Mr O’Brien: And you beat time on her head?

Judy: You may swear to that. Now your Reverences, I’ll tell you the whole of it.

Juliet: Tis, all lies she’s going to tell your honours.

Judy (making towards the prosecutrix in a fighting attitude): Pursuing to you, you vermint, why would you give the mother of childer the lie.

Mr O’Brien called out the police to protect his client from the enraged Judy, when one of them stood between her and the prosecutrix.

Judy: well, your reverence, I’ll be as cool as a pickled cabbage. You see how it is this lady with her bonnet and boots is always running away with the honest women’s children, and amongst the rest, she puts her Judas’s eyes upon my poor straelogue of a Bill, and whipping him off clear and clane. Oh! the de’il a good I could get o’ him since she stuffed his head with what she calls tragedy! Well ses I to myself, I’ll watcht his doxy, so well becomes me, when he went out last Tues night, I makes after him and who should he meet but Miss Donnelly. Well up with her to him in a jiffey and what does she do but clap her hand under his arm, as if her was her own, and bises him up to the church yard. Well your aces as I how I follow them always and there she was deludin him and twas with a great deal ado I keeps my hands from her; but I had the patience of fifty women. Well they planke themselfs down behind a tombstone, while I was shaking and shivering with the fright, as myself was afred o’ the good people in such a place; but no matter about that; bise-by they begins to querister, and she soon begins with all the fine talk in the world; but when I heard her asking him did he love her, fegs I couldn’t hould my breath any longer and I get my hand over the tomb-stone and pulls the bonnet off her.

 Juliet (Interrupting): Me to ask him did he love me! No, indeed, your honours, I was only reciting Shakespeare, What I said was: ‘O gentle Romeo! If thou dost love me, pronounce it faithfully.’ (a laugh)

Judy: There now for you, did you ever hear more for that? See, she can’t deny it. Romy is a pet name she calls Bill, your honours.

Mr O’Brien: Don’t mind the name, for ‘a rose by any other name would smell as sweet’, but you acknowledge having beaten her.

Judy: Oh then I do; I gave her tow or three wherets o’ my fist and both ran away before I could catch em and the next morning my poor child listed with the Queen and went off to Spain. [Here Judy melted into tears].

Mr O’Brien: How old was the child?

Judy: nineteen, sir.

Mr O’Brien: a pretty nursling indeed.

Juliet (pouting): I declare gentleman twas she was the cause of his going away.

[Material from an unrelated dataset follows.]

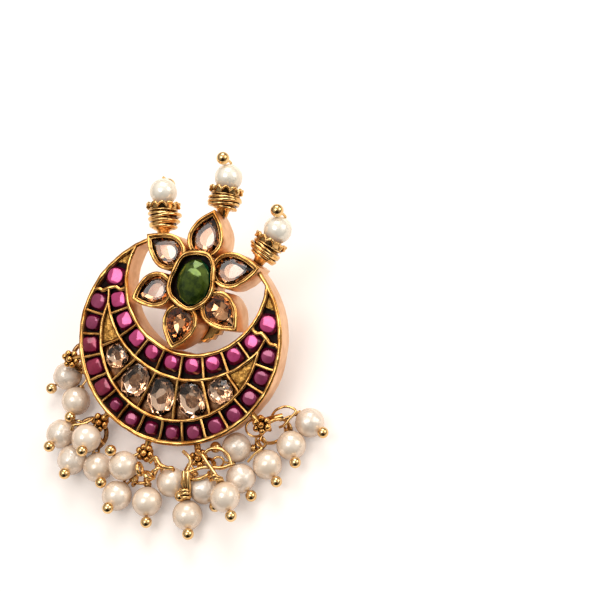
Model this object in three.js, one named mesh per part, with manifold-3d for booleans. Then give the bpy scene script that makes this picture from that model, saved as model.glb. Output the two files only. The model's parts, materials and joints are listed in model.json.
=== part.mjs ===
// A crescent stud earring with a raised flower, three finials and pearl drops, lying face up on a surface.
// The metal is modelled as it is worn (X right, Y up, Z out of the ear) and then leaned back on its post.
// Millimetres. In the exported group +Z is up and the surface is at Z = 0.
import * as THREE from 'three';
import { mergeVertices } from 'three/addons/utils/BufferGeometryUtils.js';
import Module from 'manifold-3d';

const wasm = await Module();
wasm.setup();

// ---- Driving dimensions ----

const crescent = { radius: 16, thickness: 4.6, rim: 0.7, cellDepth: 1.1 };
const hollow = { y: 8.85, radius: 10.75, rim: 0.65 };
const band = { inner: { y: 8.0, radius: 13.9 }, outer: { y: 0.2, radius: 12.5 }, wall: 0.28, divider: 0.45 };
const outerRow = { count: 15, step: 13.75, stone: 1.0, ring: 14.05 };
const innerRow = { count: 9, step: 15.3, stone: 1.0, ring: 12.55 };
const middleRow = { y: 4, count: 5, step: 21 };
const divider = { rimX: 15.2, rimY: 3.1, hollowX: 10.3, hollowY: 4.85, joinX: 13.0, joinY: 3.8 };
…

The bench now stopped this case, telling the forsaken Juliet that she had acted wrong in the first instance by keeping up an acquaintance with the youth, when his mother forbid; but at the same time, it was no justification of the assault, and they would therefore fine Judy in the amount of the costs. Judy immediately paid the money and the parties left the office.

Taken from the Connaught Journal, 17 December 1835.

Katie Barclay is attending a conference where she explores the use of popular literatures in court testimonies. She thinks this is a great example encompassing William Shakespeare, Thomas Moore, folklore and the bible.